Here is an example that how endian affect my program and this is also how I find endian is important. I was implementing a simple algorithm to check if a 252 bits bitmap was full. Since 252 is not a multiple of 8, I use an array consist of 32 Bytes to save the bitmap. Therefore, I have 4 bits unused in bitmap, and this is also the key factor leads to a bug in my code.
Here is an efficient way to detect if all the 252 bits is valid (equal to one),
int is_full(Byte *bmp)
{
long *foo=(long *)bmp;
if( foo[0]==0xFFFFffffFFFFffff &&
foo[1]==0xFFFFffffFFFFffff &&
foo[2]==0xFFFFffffFFFFffff &&
foo[3]==0xFFFFffffFFFFfff0 ){
return 1;
}else{
return 0;
}
}
Is this code right? Actually it works on big endian machine, but unfortunately my computer was based on intel x86 architecture. Thus, this function keep returning 0 and finally my program was crashed.
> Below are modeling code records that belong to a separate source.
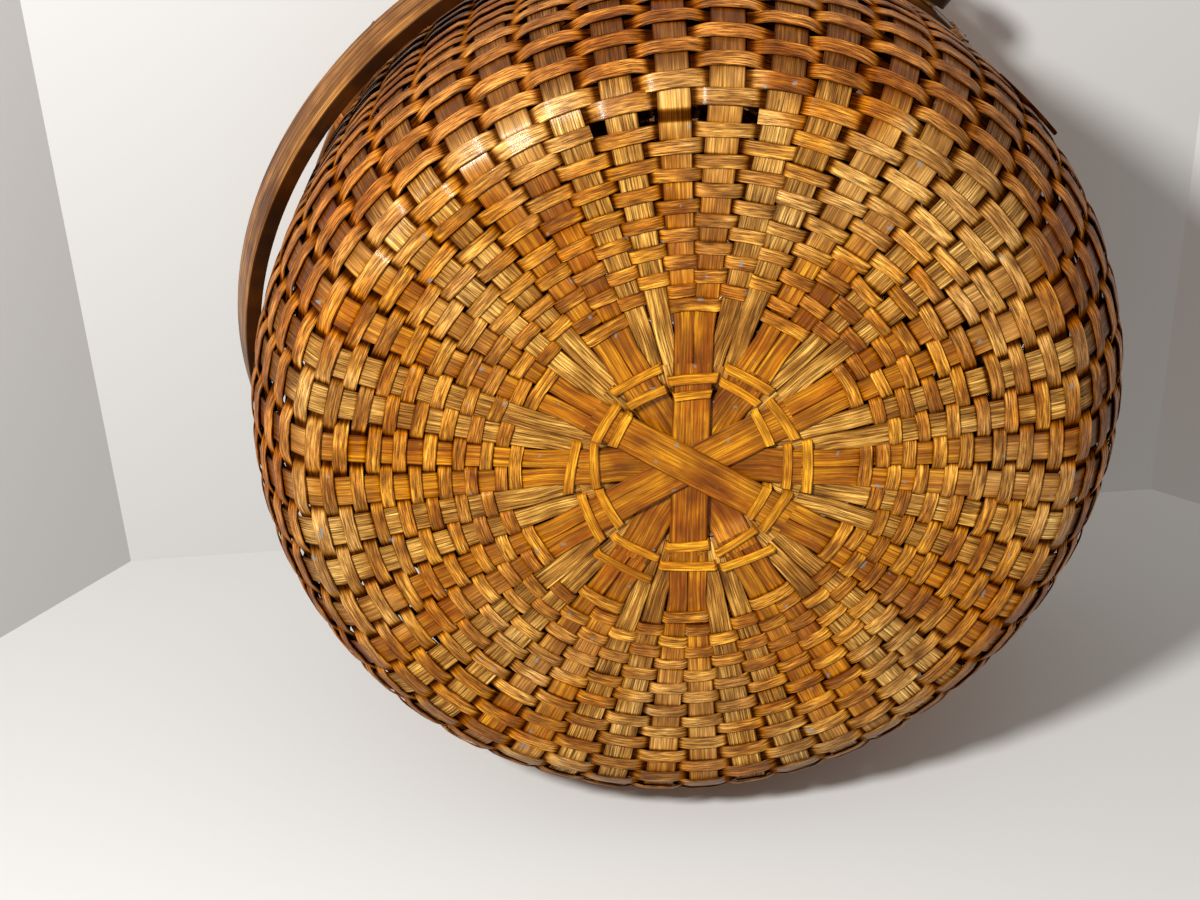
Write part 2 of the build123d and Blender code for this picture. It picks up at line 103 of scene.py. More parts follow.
class Graph:
    """A node tree that is written as calls, each of which adds one node."""

    def __init__(self, tree: bpy.types.NodeTree) -> None:
        """Take over a tree and empty it."""
        self.tree = tree
        tree.nodes.clear()

    def node(self, kind: str, inputs: dict | None = None, **settings: object) -> bpy.types.Node:
        """Add a node with its settings and its inputs.

        Args:
            kind: the node's type name.
            inputs: values or output sockets by the input's name or number.
            settings: the node's own properties.

        Returns:
            The new node.
        """
        node = self.tree.nodes.new(kind)
        for name, value in settings.items():
            setattr(node, name, value)
        for key, value in (inputs or {}).items():
            if isinstance(value, Socket):
                self.tree.links.new(value, node.inputs[key])
            else:
                node.inputs[key].default_value = value
        return node

    def add(self, kind: str, inputs: dict | None = None, **settings: object) -> Socket:
        """Add a node and give back its first output."""
        return self.node(kind, inputs, **settings).outputs[0]

    def math(self, operation: str, *values: Value) -> Socket:
        """A Math node's result."""
        return self.add("ShaderNodeMath", dict(enumerate(values)), operation=operation)

    def vector(self, operation: str, first: Socket, second: Value) -> Socket:
        """A Vector Math node's vector, where SCALE takes a number as its second value."""
        key = "Scale" if operation == "SCALE" else 1
        return self.add("ShaderNodeVectorMath", {0: first, key: second}, operation=operation)

    def mix(self, kind: str, factor: Value, first: Value, second: Value) -> Socket:
        """Mix two colours in one of the blend types."""
        inputs = {0: factor, 6: first, 7: second}  # a colour mix has its colours in these inputs
        return self.node("ShaderNodeMix", inputs, data_type="RGBA", blend_type=kind).outputs[2]

    def ramp(
        self, value: Socket, low: float, high: float, start: float = 0.0, end: float = 1.0,
        shape: str = "SMOOTHSTEP",
    ) -> Socket:
        """Map a value from one range to another.

        Args:
            value: what is read.
            low: its level at which the result is start.
            high: its level at which the result is end.
            start: the result at the low level and beyond it.
            end: the result at the high level and beyond it.
            shape: how the result goes from one to the other.

        Returns:
            The result.
        """
        inputs = {"Value": value, "From Min": low, "From Max": high, "To Min": start, "To Max": end}
        return self.add("ShaderNodeMapRange", inputs, interpolation_type=shape)

    def noise(self, place: Socket, scale: float, detail: float, roughness: float = 0.5) -> Socket:
        """Noise from 0 to 1 at a place."""
        inputs = {"Vector": place, "Scale": scale, "Detail": detail, "Roughness": roughness}
        return self.add("ShaderNodeTexNoise", inputs)


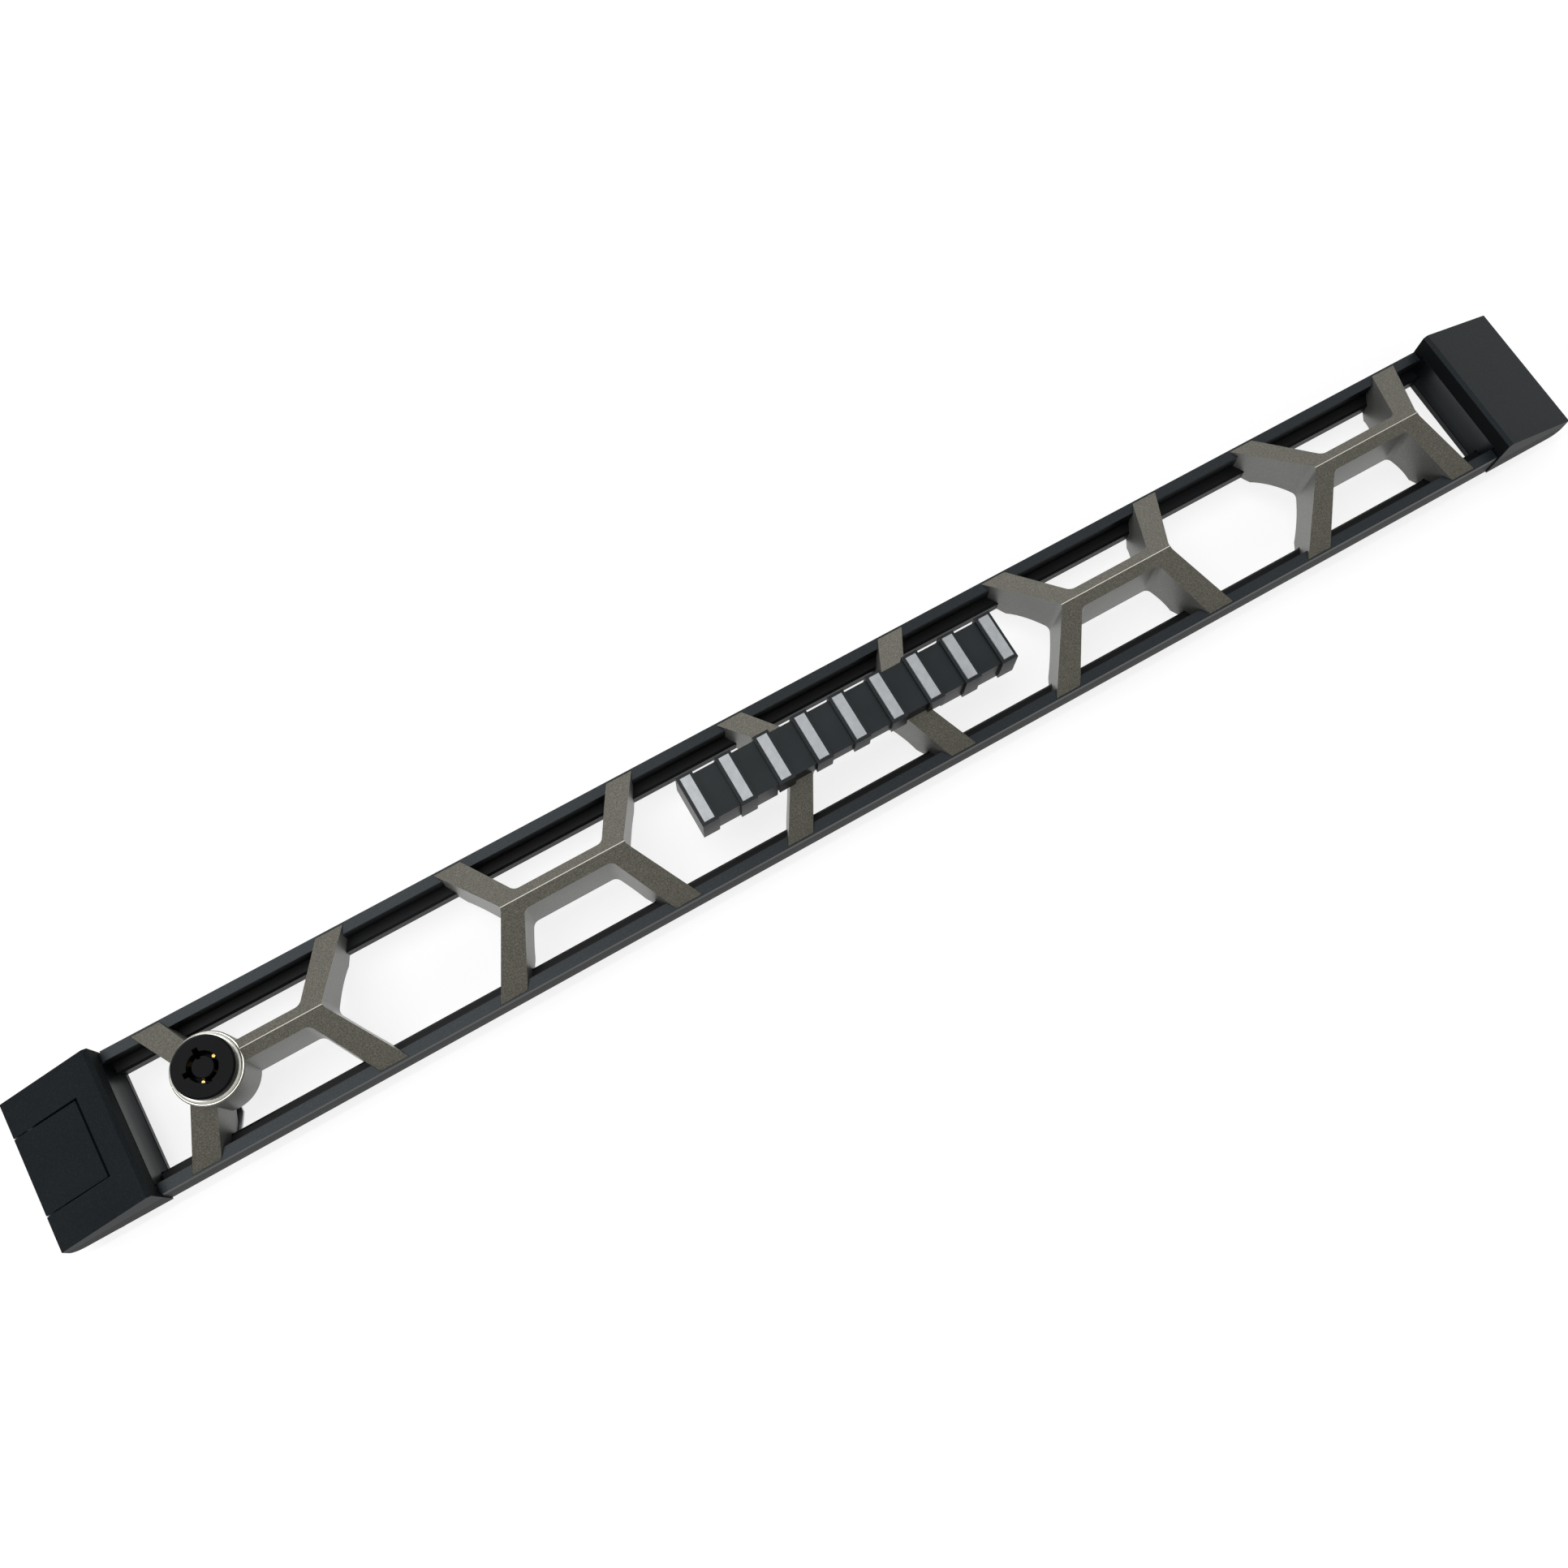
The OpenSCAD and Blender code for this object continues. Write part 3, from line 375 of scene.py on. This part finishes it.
def seen_or_mirrored(tree):
    """One for rays from the camera and for those by which gloss and glass show the surroundings."""
    path = add(tree, "LightPath").outputs
    either = calc(tree, "MAXIMUM", path["Is Camera Ray"], path["Is Glossy Ray"])
    return calc(tree, "MAXIMUM", either, path["Is Transmission Ray"])


def pale_wall(name, place, turn, colour, glow):
    """A pale plane that shows from its front only, so that views from behind it see the bezel."""
    bpy.ops.mesh.primitive_plane_add(size=STAGE_SIZE, location=place, rotation=turn)
    wall = bpy.context.object
    wall.name = name
    made, tree, shader = material(name)
    plug(tree, shader, {"Base Color": rgb(colour), "Roughness": 0.9})
    strength = fade(tree, seen_or_mirrored(tree), 0, 1, UNSEEN_GLOW, glow)
    lamp = add(tree, "Emission", {"Color": rgb("ffffff"), "Strength": strength})
    lit = add(tree, "AddShader", {0: shader.outputs["BSDF"], 1: lamp.outputs["Emission"]})
    see_through = add(tree, "BsdfTransparent")
    facing = add(tree, "NewGeometry")
    both = add(tree, "MixShader", {0: facing.outputs["Backfacing"], 1: lit.outputs["Shader"],
                                   2: see_through.outputs["BSDF"]})
    tree.links.new(both.outputs["Shader"], tree.nodes["Material Output"].inputs["Surface"])
    wall.data.materials.append(made)
    wall.visible_shadow = False


def area_light(name, place, size, energy):
    """A soft white rectangular lamp that looks at the bezel's middle."""
    lamp = bpy.data.lights.new(name, "AREA")
    lamp.shape = "RECTANGLE"
    lamp.size, lamp.size_y = size
    lamp.energy = energy
    holder = bpy.data.objects.new(name, lamp)
    holder.location = place
    holder.rotation_euler = (CENTRE - Vector(place)).to_track_quat("-Z", "Y").to_euler()
    bpy.context.scene.collection.objects.link(holder)


def world():
    """White behind everything, and a softer grey as light."""
    made = bpy.data.worlds.new("studio")
    bpy.context.scene.world = made
    made.use_nodes = True
    tree = made.node_tree
    tree.nodes.clear()
    seen = add(tree, "Background", {"Color": rgb("ffffff"), "Strength": 1.0})
    light = add(tree, "Background", {"Color": rgb("ffffff"), "Strength": WORLD_LIGHT})
    both = add(tree, "MixShader", {0: seen_or_mirrored(tree), 1: light.outputs["Background"],
                                   2: seen.outputs["Background"]})
    add(tree, "OutputWorld", {"Surface": both.outputs["Shader"]})


def stage():
    """A wall close behind the bezel, a floor under it and soft studio lamps."""
    pale_wall("backdrop", (0, REAR_Y + BACKDROP_GAP, 0), (math.radians(90), 0, 0), "a3a3a3", 0.78)
    pale_wall("floor", (0, 0, -FLOOR_DROP), (0, 0, 0), "a8a8a8", 0.58)
    for name, (place, size, energy) in LAMPS.items():
        area_light(name, place, size, energy)
    world()


# ---------- camera ----------

EYE = (-92.9, -410.6, -91.0)          # mm in the bezel's frame
AIM = (-24.4, -12.6, 13.8)            # mm, a point near the badge
ROLL = -31.01                         # degrees
LENS = 35.83                          # mm on a 36 mm sensor


def camera():
    """Looks up at the bezel from the front left, with the bezel rising to the right."""
    made = bpy.data.cameras.new("camera")
    made.sensor_width = 36
    made.lens = LENS
    made.clip_start = 0.01
    made.clip_end = 20
    holder = bpy.data.objects.new("camera", made)
    bpy.context.scene.collection.objects.link(holder)
    eye, aim = Vector(EYE) * MM, Vector(AIM) * MM
    look = (aim - eye).to_track_quat("-Z", "Y")
    holder.location = eye
    holder.rotation_mode = "QUATERNION"
    holder.rotation_quaternion = look @ Quaternion((0, 0, 1), math.radians(ROLL))
    bpy.context.scene.camera = holder


dress()
springs()
round_edges()
stage()
camera()
bpy.context.scene.view_settings.view_transform = "Standard"
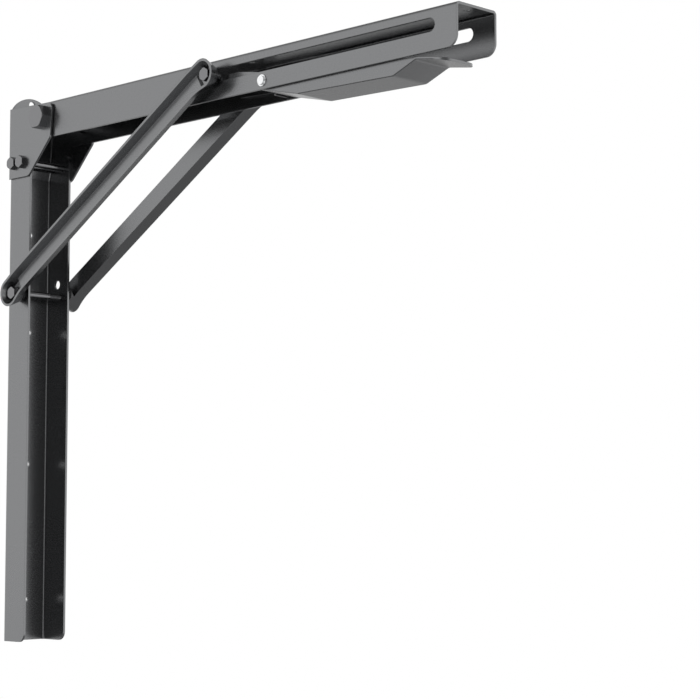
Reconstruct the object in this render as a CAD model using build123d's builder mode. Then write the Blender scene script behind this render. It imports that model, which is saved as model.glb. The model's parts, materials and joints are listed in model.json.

This is because that in small endian machine, foo[3] equals 0xf0ffFFFFffffFFFF.
Get Endian Type of Your Computer
Based on the introduction above, it is easily to design a program to see which type of your machine is, and the following is an example written by C
.
int isBigEndian (void) {
int digit = 0x12345678;
if ( *(char *)&digit == 0x78 ) {
return 0;
} else {
return 1;
}
}